▼▼▼

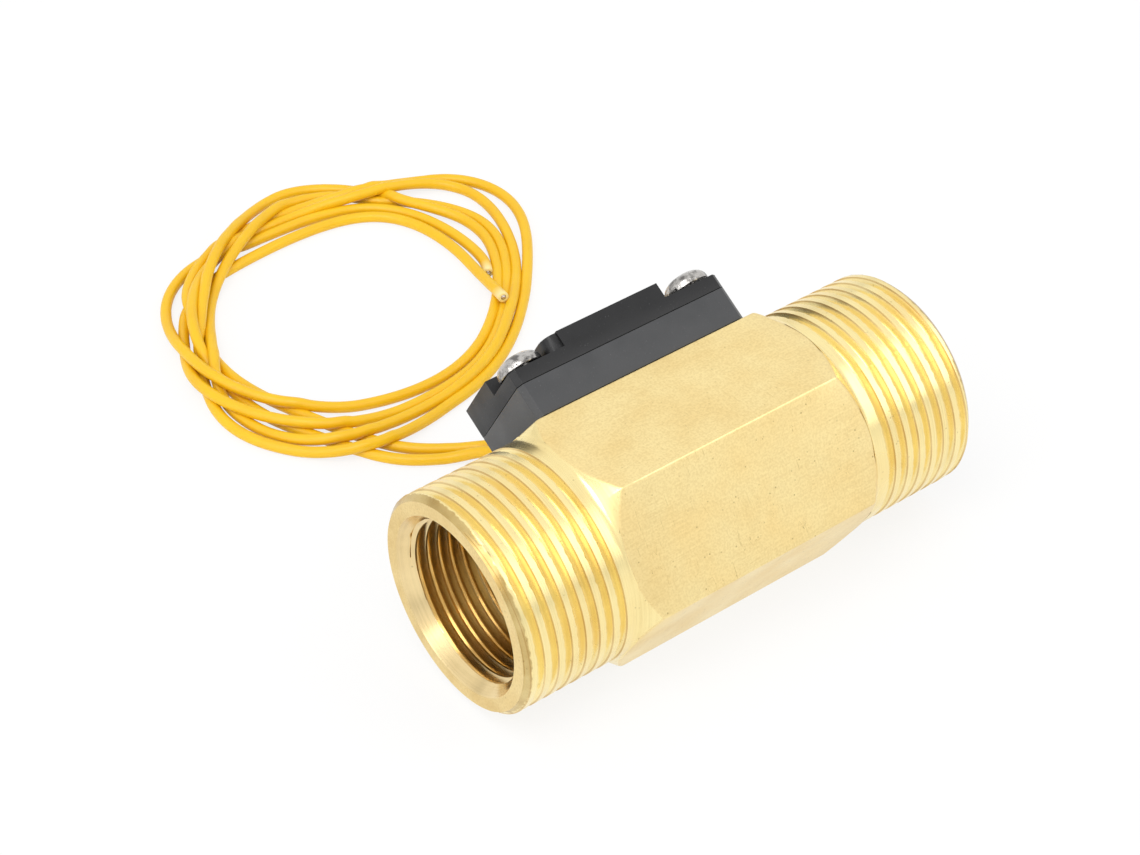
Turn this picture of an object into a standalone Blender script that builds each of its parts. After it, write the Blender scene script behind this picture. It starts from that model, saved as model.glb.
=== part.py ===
"""Brass in-line water flow sensor with a magnetic shuttle and a reed switch.

A hexagonal brass body carries a male pipe thread and a tapped socket at each end.
Water pushes a sprung shuttle off its seat, the magnet on the shuttle closes a reed
switch in the black housing beside the bore, and two loose leads bring the contact out.

The part lies on one flat of its hexagon. X runs along the pipe from the inlet to the
outlet, Z is up and the origin is the middle of the flat that it lies on.
Run with: blender --background --python part.py
"""
import math

import bmesh
import bpy
from mathutils import Matrix, Vector

MM = 0.001

# Clearances
GAP = 0.3 * MM                      # between two pieces that seat on each other
CUT_OVERRUN = 2.0 * MM              # how far a cutter runs past the face it cuts
NOTHING = 1e-9                      # a radius below this counts as the axis
MERGE = 2e-7                        # points closer than this become one

# Facets of the round forms
FINE = 40
MEDIUM = 40
COARSE = 24

# Brass body
BODY_LENGTH = 80.5 * MM
THREAD_DIAMETER = 33.2 * MM         # crest of the G 1 male thread
THREAD_LENGTH = 18.5 * MM
THREAD_CHAMFER = 0.8 * MM
THREAD_PITCH = 25.4 * MM / 11
THREAD_DEPTH = 0.95 * MM
THREAD_FLANK = 27.5                 # degrees, of each side of the groove
THREAD_START_IN = 0.66 * MM         # first groove from the inlet's face, under the pipe
THREAD_START_OUT = 1.1 * MM         # last groove from the outlet's face, under the pipe
THREAD_RUNOUT = 1.0 * MM            # plain neck between the thread and the hexagon
THREAD_FADE = 0.8 * MM              # over which the groove runs out
HEX_STEP = 0.3 * MM                 # across flats, over the thread's crest
BORE_SHARE = 0.726                  # crest of the G 3/4 female thread, over that of the male
SOCKET_DEPTH = 17.0 * MM
MOUTH_STEP = 1.6 * MM
SOCKET_LEAD_IN = 2.0 * MM
CHAMBER_STEP = 1.05 * MM            # from the socket's wall in to the chamber's
SEAT_STEP = 3.0 * MM                # from the chamber's wall in to the seat's bore
SEAT_LENGTH = 8.0 * MM
GROOVE_DEPTH = 0.8 * MM
GROOVE_WIDTH = 1.8 * MM
GROOVE_INSET = 1.6 * MM             # from the outlet end of the chamber
HOUSING_FLAT_CUT = 0.9 * MM         # how deep the flat under the housing is milled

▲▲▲

Look at the material above and copy, word for word, its lines from the first through the one containing "COARSE = 24".

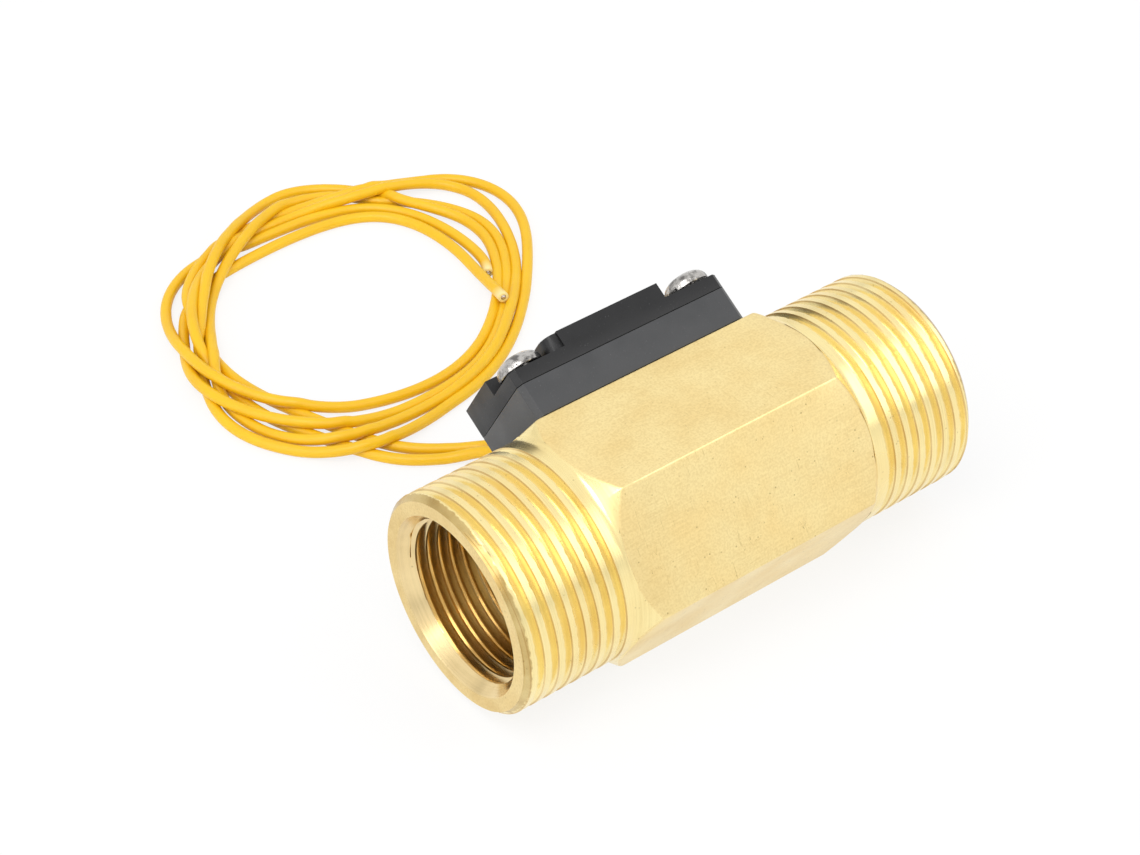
Turn this picture of an object into a standalone Blender script that builds each of its parts. After it, write the Blender scene script behind this picture. It starts from that model, saved as model.glb.
=== part.py ===
"""Brass in-line water flow sensor with a magnetic shuttle and a reed switch.

A hexagonal brass body carries a male pipe thread and a tapped socket at each end.
Water pushes a sprung shuttle off its seat, the magnet on the shuttle closes a reed
switch in the black housing beside the bore, and two loose leads bring the contact out.

The part lies on one flat of its hexagon. X runs along the pipe from the inlet to the
outlet, Z is up and the origin is the middle of the flat that it lies on.
Run with: blender --background --python part.py
"""
import math

import bmesh
import bpy
from mathutils import Matrix, Vector

MM = 0.001

# Clearances
GAP = 0.3 * MM                      # between two pieces that seat on each other
CUT_OVERRUN = 2.0 * MM              # how far a cutter runs past the face it cuts
NOTHING = 1e-9                      # a radius below this counts as the axis
MERGE = 2e-7                        # points closer than this become one

# Facets of the round forms
FINE = 40
MEDIUM = 40
COARSE = 24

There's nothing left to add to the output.